I regard this as a problem brought on entirely by Designers being unfamiliar with the Byzantine military machine. Yes, they used Cataphracts very successfully. But the bulk of their army and the truly Unique unit was the Thematic or Tagmatic Infantry: spearmen equipped with a large wooden shield and some body armor who also carried, and were trained to use, a long double-edged sword. A Unit, in other words, that combines the characteristics of Swordsmen Melee and Spearmen Anti-Cav. Now that's a Unique Unit, not another heavy cavalry clone.

Alexander is the big wrench in the alternate leader machine, but I posit two things that make Alexander very different from Byzantium or nearly any other potentially blobbable civ.

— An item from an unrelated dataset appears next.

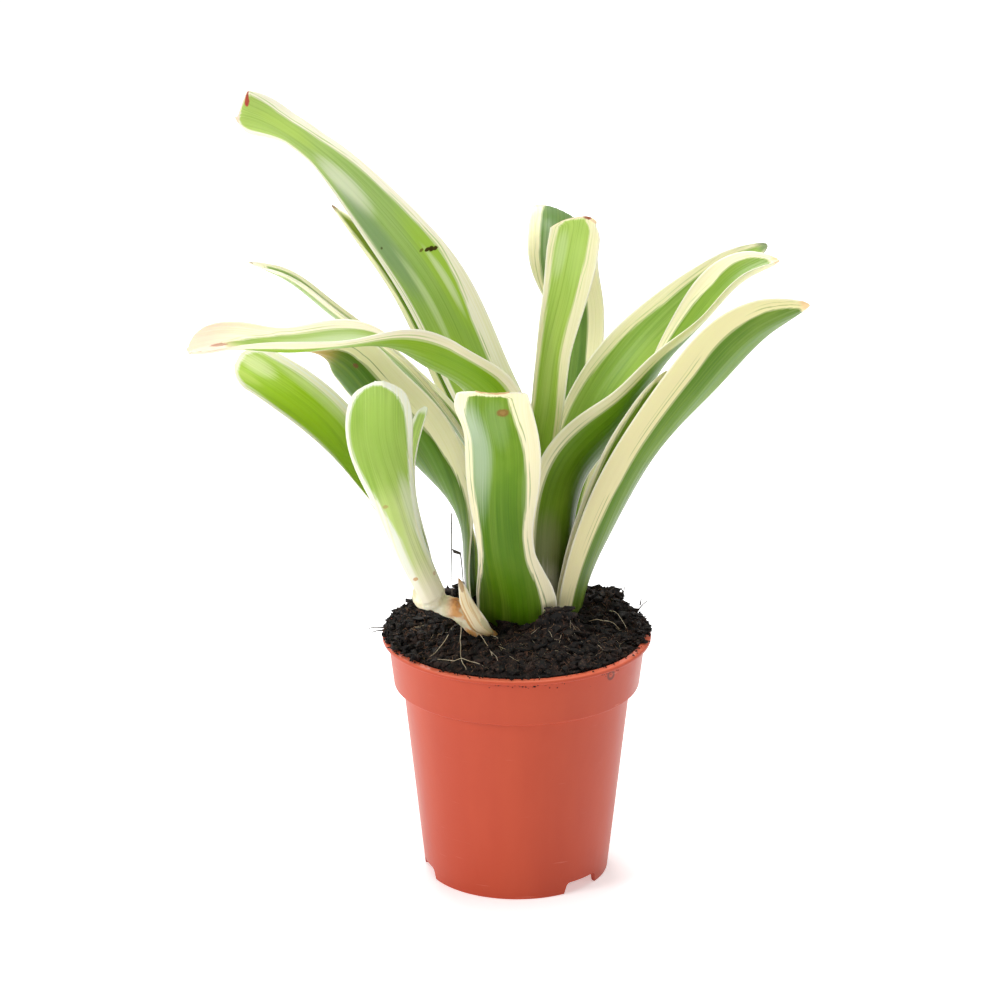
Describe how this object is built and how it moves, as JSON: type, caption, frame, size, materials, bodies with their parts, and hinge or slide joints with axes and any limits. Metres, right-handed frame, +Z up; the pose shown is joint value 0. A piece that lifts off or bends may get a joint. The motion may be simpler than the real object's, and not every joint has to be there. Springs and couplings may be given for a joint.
{
  "type": "potted bromeliad",
  "caption": "Variegated bromeliad: a loose rosette of arching strap leaves with cream margins and a small offset shoot, rooted in peat in a round terracotta-coloured plastic nursery pot.",
  "frame": {"origin": "on the surface that the pot stands on, under the middle of the whole plant's bounding box; the pot's own axis passes through x = 5.4 mm, y = -15.5 mm", "axes": "+Z up along the pot's axis; -Y towards the front, where the offset shoot grows to the left of the front leaf; +X to the right"},
  "size_m": [0.2002, 0.1476, 0.2636],
  "materials": {
    "pot_plastic": "satin",
    "peat": "matte",
    "pale_stem": "satin",
    "dry_scale": "matte",
    "leaf": "satin",
    "offset_leaf": "satin"
  },
  "bodies": {
    "root": {"pot": "pot_plastic", "soil": "peat", "crown_stem": "pale_stem", "offset_stem": "pale_stem", "offset_bract": "dry_scale", "leaf_front": "leaf", "leaf_right_front": "leaf", "leaf_right_short": "leaf", "leaf_right_broad": "leaf", "leaf_right_back": "leaf", "leaf_back": "leaf", "leaf_centre": "leaf", "leaf_left_tall": "leaf", "leaf_left_narrow": "leaf", "leaf_left_slender": "leaf", "leaf_left_arching": "leaf", "leaf_left_dark": "leaf", "offset_leaf_outer": "offset_leaf", "offset_leaf_front": "offset_leaf", "offset_leaf_inner": "offset_leaf"}
  },
  "joints": []
}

The first, is that Alexander doesn't really represent a "civ" so much as a cult of personality. His empire was extremely short-lived, and really represents one of the purest examples of a large imperial expansion built purely around a single leader figure. Everything was named after him, and everything crumbled after him. So he really is an anomaly that didn't fit with Greece or any other civ, because his wasn't a "civ." It was just an unprecedentedly large explosion of narcissism. You absolutely cannot say the same thing about other figures. Maybe Napoleon. Maybe Tamerlane. But they didn't name dozens of cities after themselves, and Napoleon was ultimately a failure and Tamerlane had a massive cultural legacy.

I grant you (and agree thoroughly) that Alexander is a "Civ Outlier" in that his political Empire was ephemeral. On the other hand, his indirect or Non-Political Influence was (and Is) Huge.
First, because his conquests introduced Greek Philosophical schools and thought into the Middle East, from Egypt to Mesopotamia and, to a lesser extent, all the way to the borders of India (the Hellenistic Bactrian Kingdoms). As it happened, that included Tarsus, where a Greek Stoic school educated Saul, who became Saint Paul, and who wrote a great deal of the New Testament and so added a strong overlay of Stoic thought to Christianity, and that influence is still present in modern Christianity.
Second, Alexander provided a Model, a Goal for every other would-be Conquerer that followed: they all felt a twinge of failure if they hadn't managed to match his successes, which was a Hard Act to follow.
Third, there is what my old Professor (who was one of the Alexandrine Experts in the USA at the time) called "The Romance of Alexander" There are stories, fables, poems and 'tall tales' about Iskander and his side-kick, the Wizard Aristotle from Finland to Thailand: in all, in over 90 countries, most of which Alexander never physically got within a 1000 kilometers of. Thus, indirectly, Alexander had a huge impact on Popular Culture over a wide swath of Asia and the middle east.

All of which, of course, is Invisible in the game.

What you didn't mention, but to me is more important, is that Macedon as a Civ is strictly an appendage of Greece: they emulated Greek culture, sports, and military techniques, were part of the Greek economic sphere and adopted the Greek language in all public discourse, and as stated above, the culture they spread in their conquests was Greek, not Macedonian. There's a reason that historians don't speak of a Macedonian Age as a result of Alexander's career, but of the Hellenistic Age. Byzantium versus Rome has more legitimate independence as a Civ than Macedon versus Classical Greece.

Within the context of Civ VI, though, Alexander could be an Alternate Leader for either Persia or Greece, since he conquered both of them. That would have been a much better choice than Alexander heading a 'Macedonian' Civ hiding behind a bunch of Greek attributes.